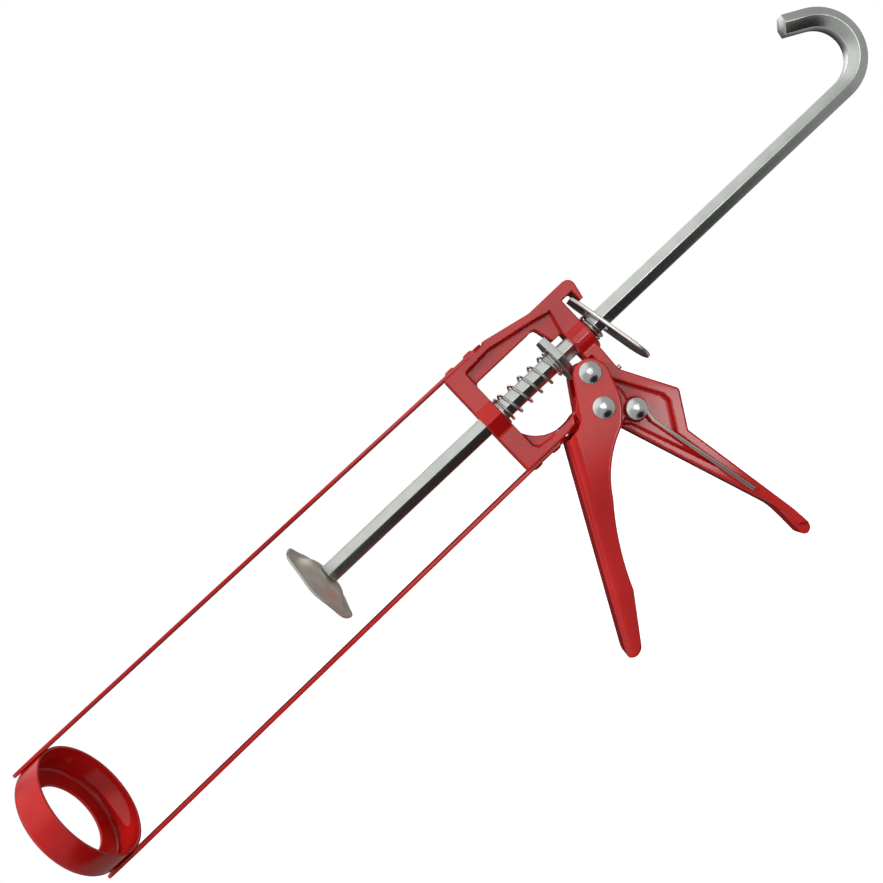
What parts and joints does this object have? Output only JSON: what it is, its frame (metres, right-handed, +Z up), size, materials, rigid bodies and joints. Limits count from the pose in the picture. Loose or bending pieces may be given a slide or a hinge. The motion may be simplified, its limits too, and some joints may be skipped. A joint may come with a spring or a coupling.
{
  "type": "caulking gun",
  "caption": "Skeleton caulking gun: open cartridge frame with a front ring, hexagonal push rod with a hook, plunger, trigger and thumb release.",
  "frame": {"origin": "centre of the nozzle hole in the front ring's outer face, on the push rod's axis", "axes": "+X along the push rod from the nozzle end to the hook, +Z up away from the grip, Y across the frame"},
  "size_m": [0.4501, 0.054, 0.1559],
  "materials": {
    "red_paint": "gloss enamel",
    "red_casting": "gloss enamel over an aluminium casting",
    "plated_steel": "bright zinc plate",
    "plated_rod": "bright zinc plate, drawn bar",
    "plunger_steel": "dull pressed steel",
    "spring_steel": "plated spring wire",
    "rivet_steel": "bright domed rivet",
    "piercer_wire": "plain steel wire"
  },
  "bodies": {
    "frame": {"front_ring": "red_paint", "upper_rail": "red_paint", "lower_rail": "red_paint", "upper_rail_studs": "red_paint", "lower_rail_studs": "red_paint", "frame_casting": "red_casting", "frame_pin": "plated_steel", "spring_washer": "plated_steel", "drive_spring": "spring_steel", "release_spring": "spring_steel", "trigger_pivot_rivet": "rivet_steel", "pivot_bush": "plated_steel", "piercer_rivet": "rivet_steel", "piercer_washer": "plated_steel"},
    "rod": {"push_rod": "plated_rod", "plunger_washer": "plated_steel"},
    "plunger": {"plunger_plate": "plunger_steel"},
    "drive_plate": {"drive_plate": "plated_steel"},
    "release_plate": {"release_plate": "plated_steel"},
    "trigger": {"trigger": "red_paint", "drive_pin_rivet": "rivet_steel"},
    "roller": {"drive_roller": "plated_steel"},
    "piercer": {"seal_piercer": "piercer_wire"}
  },
  "joints": [
    {"name": "rod_slide", "type": "slide", "parent": "frame", "child": "rod", "axis": [1, 0, 0], "range_m": [-0.128, 0.086]},
    {"name": "plunger_spin", "type": "hinge", "parent": "rod", "child": "plunger", "pos_m": [0.1437, 0, 0], "axis": [1, 0, 0], "continuous": true},
    {"name": "trigger_squeeze", "type": "hinge", "parent": "frame", "child": "trigger", "pos_m": [0.2707, 0, -0.0258], "axis": [0, -1, 0], "range_deg": [0, 24], "stiffness_Nm_per_rad": 1.2, "springref_deg": -17.19, "deforming": ["drive_spring"]},
    {"name": "roller_spin", "type": "hinge", "parent": "trigger", "child": "roller", "pos_m": [0.2762, 0, -0.0123], "axis": [0, 1, 0], "continuous": true},
    {"name": "drive_slide", "type": "slide", "parent": "frame", "child": "drive_plate", "axis": [1, 0, 0], "range_m": [-0.008, 0]},
    {"name": "release_tilt", "type": "hinge", "parent": "frame", "child": "release_plate", "pos_m": [0.2915, 0, 0.014], "axis": [0, 1, 0], "range_deg": [0, 11], "stiffness_Nm_per_rad": 0.15, "springref_deg": -11.46, "deforming": ["release_spring"]},
    {"name": "piercer_swing", "type": "hinge", "parent": "frame", "child": "piercer", "pos_m": [0.28, 0, -0.0351], "axis": [0, -1, 0], "range_deg": [0, 105]}
  ],
  "couplings": [
    {"joint": "drive_slide", "follows": "trigger_squeeze", "m_per_rad": -0.0151}
  ]
}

______

**THE TASK:** Restate the whole of the material exactly.

**EXPECTED OUTPUT:**
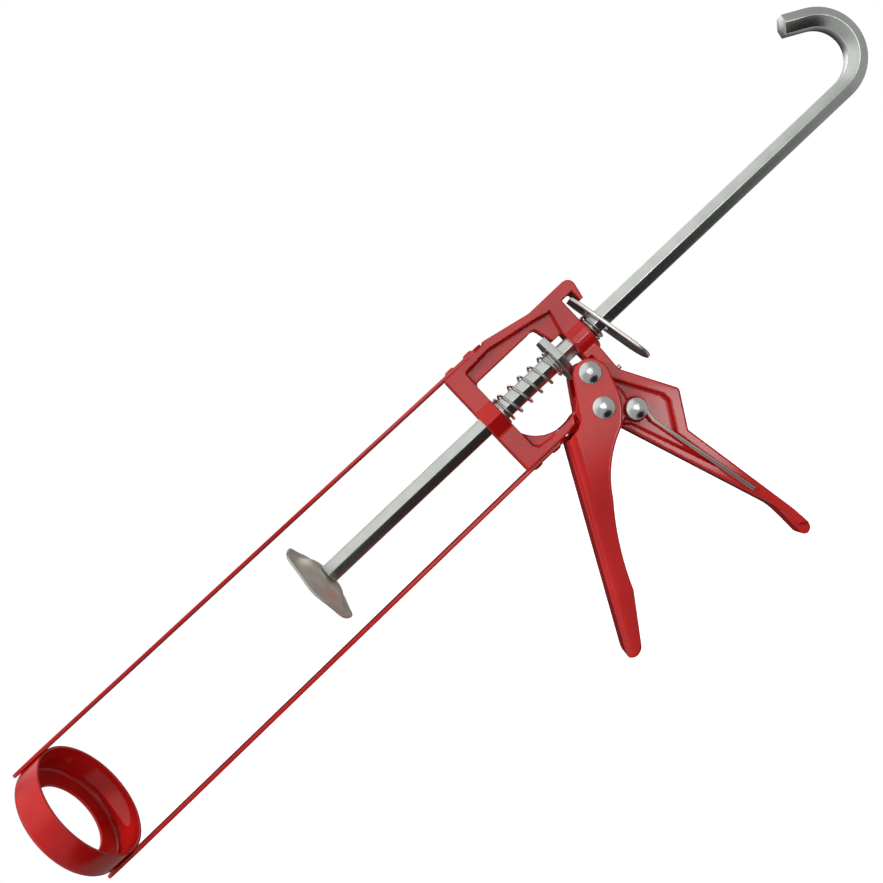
What parts and joints does this object have? Output only JSON: what it is, its frame (metres, right-handed, +Z up), size, materials, rigid bodies and joints. Limits count from the pose in the picture. Loose or bending pieces may be given a slide or a hinge. The motion may be simplified, its limits too, and some joints may be skipped. A joint may come with a spring or a coupling.
{
  "type": "caulking gun",
  "caption": "Skeleton caulking gun: open cartridge frame with a front ring, hexagonal push rod with a hook, plunger, trigger and thumb release.",
  "frame": {"origin": "centre of the nozzle hole in the front ring's outer face, on the push rod's axis", "axes": "+X along the push rod from the nozzle end to the hook, +Z up away from the grip, Y across the frame"},
  "size_m": [0.4501, 0.054, 0.1559],
  "materials": {
    "red_paint": "gloss enamel",
    "red_casting": "gloss enamel over an aluminium casting",
    "plated_steel": "bright zinc plate",
    "plated_rod": "bright zinc plate, drawn bar",
    "plunger_steel": "dull pressed steel",
    "spring_steel": "plated spring wire",
    "rivet_steel": "bright domed rivet",
    "piercer_wire": "plain steel wire"
  },
  "bodies": {
    "frame": {"front_ring": "red_paint", "upper_rail": "red_paint", "lower_rail": "red_paint", "upper_rail_studs": "red_paint", "lower_rail_studs": "red_paint", "frame_casting": "red_casting", "frame_pin": "plated_steel", "spring_washer": "plated_steel", "drive_spring": "spring_steel", "release_spring": "spring_steel", "trigger_pivot_rivet": "rivet_steel", "pivot_bush": "plated_steel", "piercer_rivet": "rivet_steel", "piercer_washer": "plated_steel"},
    "rod": {"push_rod": "plated_rod", "plunger_washer": "plated_steel"},
    "plunger": {"plunger_plate": "plunger_steel"},
    "drive_plate": {"drive_plate": "plated_steel"},
    "release_plate": {"release_plate": "plated_steel"},
    "trigger": {"trigger": "red_paint", "drive_pin_rivet": "rivet_steel"},
    "roller": {"drive_roller": "plated_steel"},
    "piercer": {"seal_piercer": "piercer_wire"}
  },
  "joints": [
    {"name": "rod_slide", "type": "slide", "parent": "frame", "child": "rod", "axis": [1, 0, 0], "range_m": [-0.128, 0.086]},
    {"name": "plunger_spin", "type": "hinge", "parent": "rod", "child": "plunger", "pos_m": [0.1437, 0, 0], "axis": [1, 0, 0], "continuous": true},
    {"name": "trigger_squeeze", "type": "hinge", "parent": "frame", "child": "trigger", "pos_m": [0.2707, 0, -0.0258], "axis": [0, -1, 0], "range_deg": [0, 24], "stiffness_Nm_per_rad": 1.2, "springref_deg": -17.19, "deforming": ["drive_spring"]},
    {"name": "roller_spin", "type": "hinge", "parent": "trigger", "child": "roller", "pos_m": [0.2762, 0, -0.0123], "axis": [0, 1, 0], "continuous": true},
    {"name": "drive_slide", "type": "slide", "parent": "frame", "child": "drive_plate", "axis": [1, 0, 0], "range_m": [-0.008, 0]},
    {"name": "release_tilt", "type": "hinge", "parent": "frame", "child": "release_plate", "pos_m": [0.2915, 0, 0.014], "axis": [0, 1, 0], "range_deg": [0, 11], "stiffness_Nm_per_rad": 0.15, "springref_deg": -11.46, "deforming": ["release_spring"]},
    {"name": "piercer_swing", "type": "hinge", "parent": "frame", "child": "piercer", "pos_m": [0.28, 0, -0.0351], "axis": [0, -1, 0], "range_deg": [0, 105]}
  ],
  "couplings": [
    {"joint": "drive_slide", "follows": "trigger_squeeze", "m_per_rad": -0.0151}
  ]
}